Like the Flash, Cyborg was meant to get his own solo film after being introduced in Justice League, but unlike Flash, things have become eerily quiet about a solo adventure for Ray Fisher’s take on the character. Initially, there were lots of rumors about Cyborg stepping on over to The Flash, making it more of a team-up film, but that was quickly denied, and given the repeated re-workings we’ve seen that film go through, it’s probably an idea that no longer exists.
And really, that’s pretty much the last thing we actually heard about a Cyborg film. Given that DC is bringing the character to its DC Universe streaming service as a supporting character in Doom Patrol—where he’ll be played by Jovian Wade—either plans for a Cyborg movie are frozen or DC and the studio have no idea what to do with the character. Probably a little from column A, a little from column B, in that regard.

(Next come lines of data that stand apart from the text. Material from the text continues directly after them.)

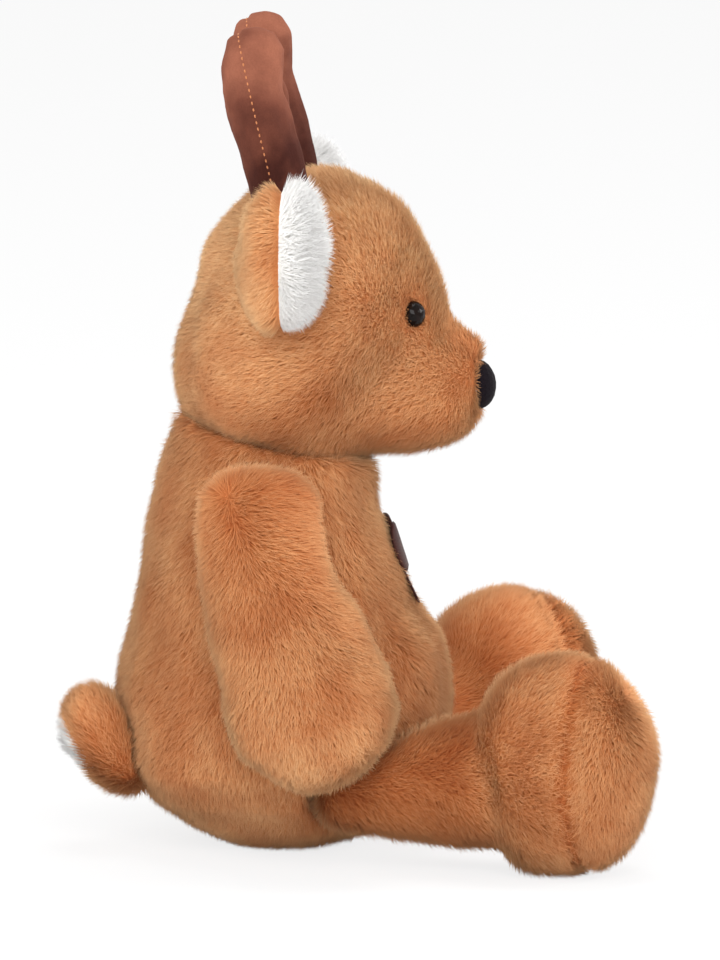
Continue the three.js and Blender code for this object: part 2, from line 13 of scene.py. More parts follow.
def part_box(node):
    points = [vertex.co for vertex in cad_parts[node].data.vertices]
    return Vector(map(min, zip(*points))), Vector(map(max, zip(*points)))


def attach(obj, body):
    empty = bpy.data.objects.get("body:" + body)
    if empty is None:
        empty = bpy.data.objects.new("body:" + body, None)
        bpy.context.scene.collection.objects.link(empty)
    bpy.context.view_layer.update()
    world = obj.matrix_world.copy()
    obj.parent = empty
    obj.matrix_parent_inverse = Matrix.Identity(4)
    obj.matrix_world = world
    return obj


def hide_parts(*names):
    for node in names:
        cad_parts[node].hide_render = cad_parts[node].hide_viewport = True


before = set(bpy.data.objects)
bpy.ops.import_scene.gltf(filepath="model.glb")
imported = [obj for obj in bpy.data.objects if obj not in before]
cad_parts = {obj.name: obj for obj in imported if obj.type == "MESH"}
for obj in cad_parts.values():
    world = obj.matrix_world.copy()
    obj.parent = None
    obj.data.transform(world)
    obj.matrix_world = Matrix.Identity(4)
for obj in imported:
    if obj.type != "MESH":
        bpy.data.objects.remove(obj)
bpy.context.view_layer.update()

MM = 0.001
TINY = 1e-9
SIDES = ("left", "right")

# Camera, as the photograph was taken
CAMERA_AZIMUTH = math.radians(-6.5)
CAMERA_ELEVATION = math.radians(8.5)
CAMERA_DISTANCE = 7.0
CAMERA_LENS = 682.5
CAMERA_TARGET = Vector((0.0062, 0, 0.1408))

# Lamps: the name, the place, the width and the power of each. All of them face the deer
LAMPS = (
    ("key", (-0.2, -2.2, 1.2), 1.4, 36),
    ("front", (2.3, -0.2, 1.2), 1.2, 32),
    ("top", (0.2, 0.3, 2.4), 1.2, 18),
    ("back", (-2.0, -0.5, 1.2), 1.2, 16),
)
ROOM_LIGHT = 0.65
FLOOR_REACH = 6.0
FLOOR_GLOW = 0.8

# Stuffed forms: the cloth under the pile
SKIN_VOXEL = 3 * MM
SKIN_THIN_VOXEL = 1.6 * MM
SUEDE_VOXEL = 1.1 * MM
SKIN_INSET = 1.3 * MM
SKIN_THIN_INSET = 1.0 * MM
ANTLER_FILL_INSET = 1.2 * MM
WELD_GAP = 0.002 * MM

# Lumps that the stuffing leaves in the cloth: each pair is a depth and a size
SKIN_LUMPS = 2.2 * MM, 24 * MM
THIN_LUMPS = 1.2 * MM, 13 * MM
SUEDE_LUMPS = 0.9 * MM, 11 * MM

# Sewn seams, where the thread draws the cloth in: each pair is a depth and a width
FOOT_SEAM = 1.8 * MM, 4.0 * MM
EAR_SEAM = 0.8 * MM, 2.5 * MM
TAIL_SEAM = 0.8 * MM, 3.0 * MM
ANTLER_SEAM = 0.9 * MM, 1.4 * MM

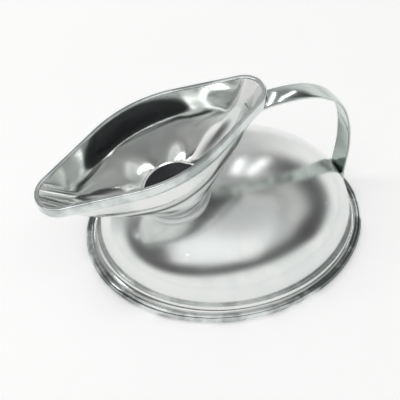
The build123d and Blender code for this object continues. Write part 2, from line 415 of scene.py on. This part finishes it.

Yep, we’re not even done yet. Everything you’ve read above is a sampling of the DC movies we actually know some things about. But there are still multiple other movies adapting DC Comics characters that are swirling in the ether—they’re being talked about, but are not quite being worked on yet. A rundown:
Of these, the one we likely know the most about is Birds of Prey, which will team up Harley Quinn with the Huntress, Black Canary, Cassandra Cain, and Renee Montoya. It will star Margot Robbie, be written by Christina Hodson, and directed by Cathy Yan—who allegedly pitched an approach so intriguing that Warner Bros. fast-tracked production, bumping other movies further down the line, including Gotham City Sirens, another Harley team up (this time villain-based, with Poison Ivy and Catwoman) set to be tackled by Suicide Squad’s David Ayer.
Keeping it in the Bat-family, there is also a Nightwing movie in the works, directed by The Lego Movie’s Chris McKay and written by The Accountant’s Bill Dubuque, but that is still in very early stages. There’s also the long-simmering potential idea for a supernatural Justice League Dark movie, which was first going to be adapted by Guillermo del Toro as one of the earliest projects in Warner Bros.’ then-nascent plans to launch a connected movie universe (oh, we were so innocent back then). Del Toro left the project, as he is wont to do, and was replaced by Doug Liman, who was very excited for the film and then promptly also left. There’s been no real movement on the film since then and no replacement for Liman, but last we heard, Gerard Johnstone had been tapped to write a new draft of the script.
And then, at last, we get to two absolutely bonkers ideas that we know nothing about in the slightest, other than that they exist in incredibly early stages. First up, A Wrinkle in Time’s Ava DuVernay has started work on an adaptation of Jack Kirby’s iconic heroes, New Gods, setting the stage for an all-new branch of DC Universes inspired by DC’s cosmic characters. Then, somehow even weirder than that: Steven Spielberg is producing (and potentially directing) a Blackhawks film, based on the World War II fighter pilot squadron that were initially stars of ‘40s-era military comics before being acquired by DC in 1956 and integrated into their superhero universe.
Suffice to say, there is a lot going on with Warner Bros.’ DC slate right now, way, way beyond the latest confusing drama around Henry Cavill. These slates are always in motion, always chopping and changing, growing and shrinking, to the point that maybe in another few months we’ll need to remind ourselves what’s going on all over again. At least now you’re caught up?